YOUR OBJECTIVE. Write out the whole of the material exactly.

DATA SHOWN.
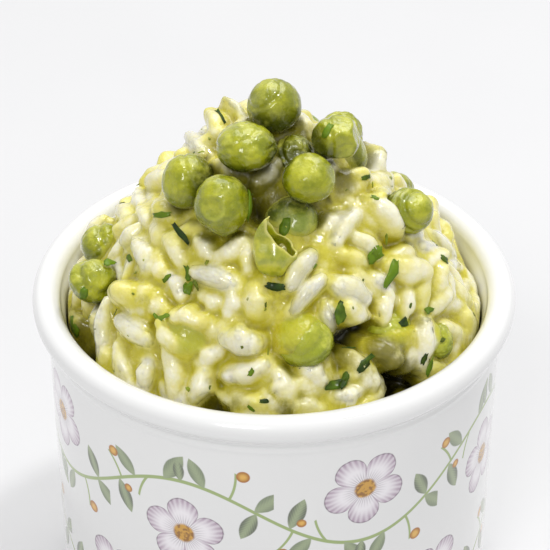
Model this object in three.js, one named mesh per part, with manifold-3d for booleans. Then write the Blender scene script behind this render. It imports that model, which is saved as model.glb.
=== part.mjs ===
// Pea risotto heaped in a straight-sided white pot with a rolled rim.
// Millimetres, +Z up, origin at the middle of the pot's foot, the served face towards -Y.
import * as THREE from 'three';
import Module from 'manifold-3d';
import { mergeVertices } from 'three/addons/utils/BufferGeometryUtils.js';

const wasm = await Module();
wasm.setup();

// ---- Driving dimensions ----

const pot = {
  height: 64, // foot to the top of the rim
  rimRadius: 37.7, // circle that the rolled rim runs round
  rimRoll: 2.3, // radius of the roll
  wallTop: 37.7, // outer radius under the rim
  wallFoot: 37.2, // outer radius above the foot
  bore: 34.6, // inner radius
  floor: 3.6, // height of the inner floor
  footCorner: 3, // rounding between wall and foot
  floorCorner: 3, // rounding inside, between wall and floor
  recessRadius: 30, // hollow under the foot
  recessDepth: 1,
  sides: 40,
};

const fit = 0.3; // gap between pieces that touch

const heap = {
  radius: pot.bore - fit,
  edge: 57.7, // height where it meets the wall
  rise: 26, // height of the dome above its edge, without its crown
  fullness: 2.1, // power of the dome's curve: 2 is a parabola, more is fuller
  rings: 8,
  sides: 26,
};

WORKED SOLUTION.
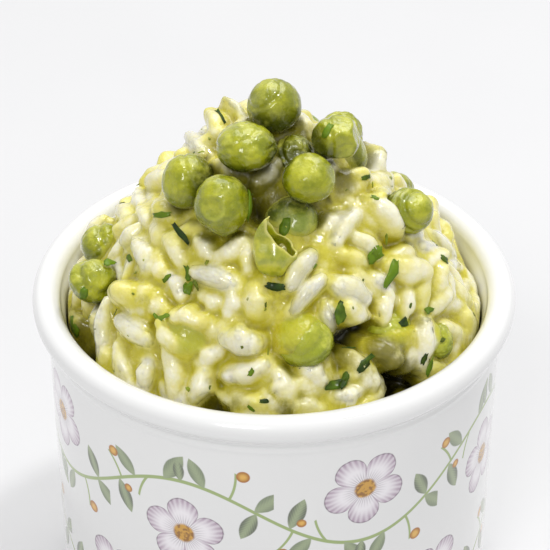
Model this object in three.js, one named mesh per part, with manifold-3d for booleans. Then write the Blender scene script behind this render. It imports that model, which is saved as model.glb.
=== part.mjs ===
// Pea risotto heaped in a straight-sided white pot with a rolled rim.
// Millimetres, +Z up, origin at the middle of the pot's foot, the served face towards -Y.
import * as THREE from 'three';
import Module from 'manifold-3d';
import { mergeVertices } from 'three/addons/utils/BufferGeometryUtils.js';

const wasm = await Module();
wasm.setup();

// ---- Driving dimensions ----

const pot = {
  height: 64, // foot to the top of the rim
  rimRadius: 37.7, // circle that the rolled rim runs round
  rimRoll: 2.3, // radius of the roll
  wallTop: 37.7, // outer radius under the rim
  wallFoot: 37.2, // outer radius above the foot
  bore: 34.6, // inner radius
  floor: 3.6, // height of the inner floor
  footCorner: 3, // rounding between wall and foot
  floorCorner: 3, // rounding inside, between wall and floor
  recessRadius: 30, // hollow under the foot
  recessDepth: 1,
  sides: 40,
};

const fit = 0.3; // gap between pieces that touch

const heap = {
  radius: pot.bore - fit,
  edge: 57.7, // height where it meets the wall
  rise: 26, // height of the dome above its edge, without its crown
  fullness: 2.1, // power of the dome's curve: 2 is a parabola, more is fuller
  rings: 8,
  sides: 26,
};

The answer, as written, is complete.